:: Given material ::

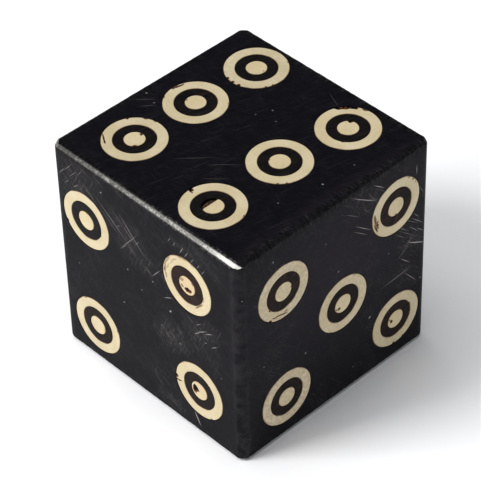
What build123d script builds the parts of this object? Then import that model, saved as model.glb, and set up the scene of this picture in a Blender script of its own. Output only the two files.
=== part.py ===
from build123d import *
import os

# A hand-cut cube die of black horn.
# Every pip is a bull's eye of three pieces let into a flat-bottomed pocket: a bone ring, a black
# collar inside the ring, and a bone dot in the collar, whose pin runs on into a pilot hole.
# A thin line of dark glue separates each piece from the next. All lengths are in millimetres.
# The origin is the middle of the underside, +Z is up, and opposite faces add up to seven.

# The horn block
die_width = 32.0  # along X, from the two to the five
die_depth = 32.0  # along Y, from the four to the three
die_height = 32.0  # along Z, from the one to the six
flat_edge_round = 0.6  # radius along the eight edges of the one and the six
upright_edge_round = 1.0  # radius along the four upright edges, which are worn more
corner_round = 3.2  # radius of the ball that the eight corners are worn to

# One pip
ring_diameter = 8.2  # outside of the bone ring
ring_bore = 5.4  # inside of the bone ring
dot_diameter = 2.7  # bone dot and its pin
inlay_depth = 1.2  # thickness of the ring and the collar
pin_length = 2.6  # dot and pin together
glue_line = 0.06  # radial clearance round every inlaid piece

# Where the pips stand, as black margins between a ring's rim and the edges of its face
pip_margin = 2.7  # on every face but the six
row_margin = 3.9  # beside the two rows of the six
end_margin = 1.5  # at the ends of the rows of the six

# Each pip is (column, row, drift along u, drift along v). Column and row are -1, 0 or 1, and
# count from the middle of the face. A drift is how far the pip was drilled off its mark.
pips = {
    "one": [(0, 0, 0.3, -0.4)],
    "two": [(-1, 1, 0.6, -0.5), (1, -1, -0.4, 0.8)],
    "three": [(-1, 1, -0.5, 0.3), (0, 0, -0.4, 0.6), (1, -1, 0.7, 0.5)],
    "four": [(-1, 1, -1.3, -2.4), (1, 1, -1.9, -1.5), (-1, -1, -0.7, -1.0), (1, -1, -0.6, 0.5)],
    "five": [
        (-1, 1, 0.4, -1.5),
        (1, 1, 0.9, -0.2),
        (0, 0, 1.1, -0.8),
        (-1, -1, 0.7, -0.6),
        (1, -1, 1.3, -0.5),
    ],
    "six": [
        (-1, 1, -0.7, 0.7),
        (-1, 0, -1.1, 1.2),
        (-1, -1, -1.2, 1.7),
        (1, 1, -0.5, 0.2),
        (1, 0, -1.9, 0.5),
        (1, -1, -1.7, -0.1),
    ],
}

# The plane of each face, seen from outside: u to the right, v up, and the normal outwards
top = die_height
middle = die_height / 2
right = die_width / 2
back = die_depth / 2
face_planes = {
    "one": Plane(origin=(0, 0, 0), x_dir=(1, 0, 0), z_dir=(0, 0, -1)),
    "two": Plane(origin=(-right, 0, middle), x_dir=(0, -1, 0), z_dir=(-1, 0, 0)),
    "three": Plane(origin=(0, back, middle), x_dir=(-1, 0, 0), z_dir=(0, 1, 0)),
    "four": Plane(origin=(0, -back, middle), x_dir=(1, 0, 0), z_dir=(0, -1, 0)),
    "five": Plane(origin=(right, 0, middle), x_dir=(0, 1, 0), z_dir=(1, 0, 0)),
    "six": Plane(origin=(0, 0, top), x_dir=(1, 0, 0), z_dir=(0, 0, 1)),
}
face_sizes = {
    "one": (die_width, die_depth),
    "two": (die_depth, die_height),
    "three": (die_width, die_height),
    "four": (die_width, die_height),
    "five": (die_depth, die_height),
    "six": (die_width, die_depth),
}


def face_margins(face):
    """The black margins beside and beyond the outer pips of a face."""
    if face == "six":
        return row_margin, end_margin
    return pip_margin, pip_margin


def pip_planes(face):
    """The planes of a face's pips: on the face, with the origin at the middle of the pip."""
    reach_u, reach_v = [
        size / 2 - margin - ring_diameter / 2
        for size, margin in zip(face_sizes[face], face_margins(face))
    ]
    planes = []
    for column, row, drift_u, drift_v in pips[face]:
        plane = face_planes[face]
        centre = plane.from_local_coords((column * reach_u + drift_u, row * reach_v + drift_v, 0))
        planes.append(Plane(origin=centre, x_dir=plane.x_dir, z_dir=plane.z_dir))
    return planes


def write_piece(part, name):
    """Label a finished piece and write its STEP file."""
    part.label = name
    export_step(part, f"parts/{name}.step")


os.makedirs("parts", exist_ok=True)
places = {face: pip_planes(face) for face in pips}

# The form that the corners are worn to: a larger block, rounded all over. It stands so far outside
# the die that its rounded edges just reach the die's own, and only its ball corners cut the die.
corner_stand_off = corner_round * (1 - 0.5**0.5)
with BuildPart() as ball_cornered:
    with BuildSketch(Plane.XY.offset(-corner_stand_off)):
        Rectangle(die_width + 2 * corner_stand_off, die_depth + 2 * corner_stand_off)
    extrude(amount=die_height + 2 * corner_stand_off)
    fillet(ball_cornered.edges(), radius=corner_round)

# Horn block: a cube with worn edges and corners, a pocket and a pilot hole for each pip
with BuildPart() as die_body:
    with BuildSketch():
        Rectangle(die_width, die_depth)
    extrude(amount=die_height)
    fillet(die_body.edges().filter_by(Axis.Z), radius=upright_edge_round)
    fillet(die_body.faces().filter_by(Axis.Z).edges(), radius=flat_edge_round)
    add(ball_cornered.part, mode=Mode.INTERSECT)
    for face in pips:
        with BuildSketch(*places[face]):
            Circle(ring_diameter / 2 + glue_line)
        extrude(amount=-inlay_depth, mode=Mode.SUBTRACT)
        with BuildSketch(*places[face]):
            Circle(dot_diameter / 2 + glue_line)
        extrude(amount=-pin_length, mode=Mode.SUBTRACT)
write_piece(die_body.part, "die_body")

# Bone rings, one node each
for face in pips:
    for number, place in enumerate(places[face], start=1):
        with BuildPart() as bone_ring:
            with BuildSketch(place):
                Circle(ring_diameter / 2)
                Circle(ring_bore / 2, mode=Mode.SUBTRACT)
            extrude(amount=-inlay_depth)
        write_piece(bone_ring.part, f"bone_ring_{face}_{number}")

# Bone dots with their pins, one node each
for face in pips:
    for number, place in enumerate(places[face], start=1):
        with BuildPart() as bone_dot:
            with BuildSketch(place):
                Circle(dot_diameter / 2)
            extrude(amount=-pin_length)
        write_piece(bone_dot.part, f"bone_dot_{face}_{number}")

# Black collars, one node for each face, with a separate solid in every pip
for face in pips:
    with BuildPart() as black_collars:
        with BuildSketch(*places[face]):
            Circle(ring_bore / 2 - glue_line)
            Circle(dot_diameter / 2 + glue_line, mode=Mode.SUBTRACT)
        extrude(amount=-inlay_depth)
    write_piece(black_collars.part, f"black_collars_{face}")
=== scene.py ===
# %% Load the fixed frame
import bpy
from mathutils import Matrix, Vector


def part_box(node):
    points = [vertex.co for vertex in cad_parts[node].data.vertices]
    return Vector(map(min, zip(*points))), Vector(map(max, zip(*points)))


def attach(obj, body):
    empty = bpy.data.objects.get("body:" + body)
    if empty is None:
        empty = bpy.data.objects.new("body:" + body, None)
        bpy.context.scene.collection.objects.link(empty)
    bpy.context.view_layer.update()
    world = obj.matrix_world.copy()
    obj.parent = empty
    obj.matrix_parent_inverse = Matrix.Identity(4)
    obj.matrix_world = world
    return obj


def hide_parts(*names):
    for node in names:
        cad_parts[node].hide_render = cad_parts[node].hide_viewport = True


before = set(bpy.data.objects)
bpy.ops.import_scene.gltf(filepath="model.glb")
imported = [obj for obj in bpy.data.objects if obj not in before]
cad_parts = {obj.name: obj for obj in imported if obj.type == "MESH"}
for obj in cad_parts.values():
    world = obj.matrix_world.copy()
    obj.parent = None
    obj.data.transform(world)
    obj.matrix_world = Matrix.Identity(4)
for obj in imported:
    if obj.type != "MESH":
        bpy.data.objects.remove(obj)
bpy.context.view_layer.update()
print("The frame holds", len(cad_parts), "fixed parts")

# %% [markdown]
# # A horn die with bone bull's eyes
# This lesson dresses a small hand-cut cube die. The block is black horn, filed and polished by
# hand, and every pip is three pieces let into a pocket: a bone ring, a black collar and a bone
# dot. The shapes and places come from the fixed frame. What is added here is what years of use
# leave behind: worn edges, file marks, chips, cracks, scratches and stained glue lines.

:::

Task to carry out:
Each line from the one holding "# Black collars, one" to the one holding "if empty is", those two included, is to be transcribed exactly, and no other line.

The solution:
# Black collars, one node for each face, with a separate solid in every pip
for face in pips:
    with BuildPart() as black_collars:
        with BuildSketch(*places[face]):
            Circle(ring_bore / 2 - glue_line)
            Circle(dot_diameter / 2 + glue_line, mode=Mode.SUBTRACT)
        extrude(amount=-inlay_depth)
    write_piece(black_collars.part, f"black_collars_{face}")
=== scene.py ===
# %% Load the fixed frame
import bpy
from mathutils import Matrix, Vector


def part_box(node):
    points = [vertex.co for vertex in cad_parts[node].data.vertices]
    return Vector(map(min, zip(*points))), Vector(map(max, zip(*points)))


def attach(obj, body):
    empty = bpy.data.objects.get("body:" + body)
    if empty is None:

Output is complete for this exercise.